Glenna Matoush's expressionistic
paintings that move fluidly between the figurative and
the abstract will be highlighted in this solo exhibition.
Matoush addresses contemporary social and political
Aboriginal issues in her work, including the environmental
destruction she has witnessed in Cree territory in Northern
Quebec, and the despair caused by AIDS and the residential
school system.
The concept of requickening (to
reanimate or to give new life) is key to engaging with
Matoush's paintings, for they are infused with hope
and with a sense of her coming to terms with past injustices
in order to move to higher ground.
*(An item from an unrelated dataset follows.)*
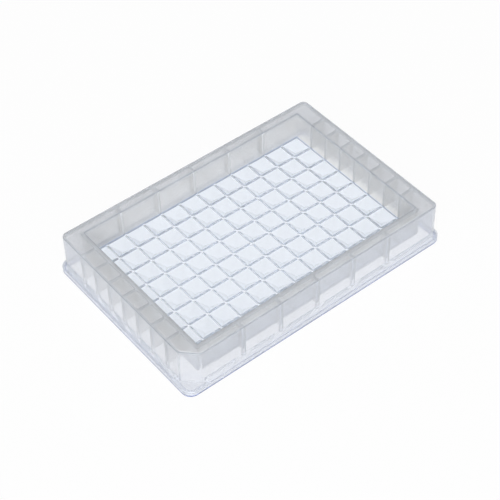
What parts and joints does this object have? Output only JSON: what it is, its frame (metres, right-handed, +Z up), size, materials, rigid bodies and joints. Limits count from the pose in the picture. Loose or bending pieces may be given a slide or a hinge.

The exhibition will
feature new paintings by Matoush, accompanied by paintings
borrowed from public and private collections.
I intend to continue to engage
in curatorial practice and present important, creative
and innovative works of art pulled together in both
the critical format of an exhibition and /or the more
cordial atmosphere of a social event. Tradition, transition
and innovation will continue to be part of my focus
as well as the issue of art and community. I will continue
researching Aboriginal sovereignty in terms of its own
historical art discourse and within the context of forms
of nationhood and creative forms of addressing an Iroquoian
philosophy of power, peace and righteousness.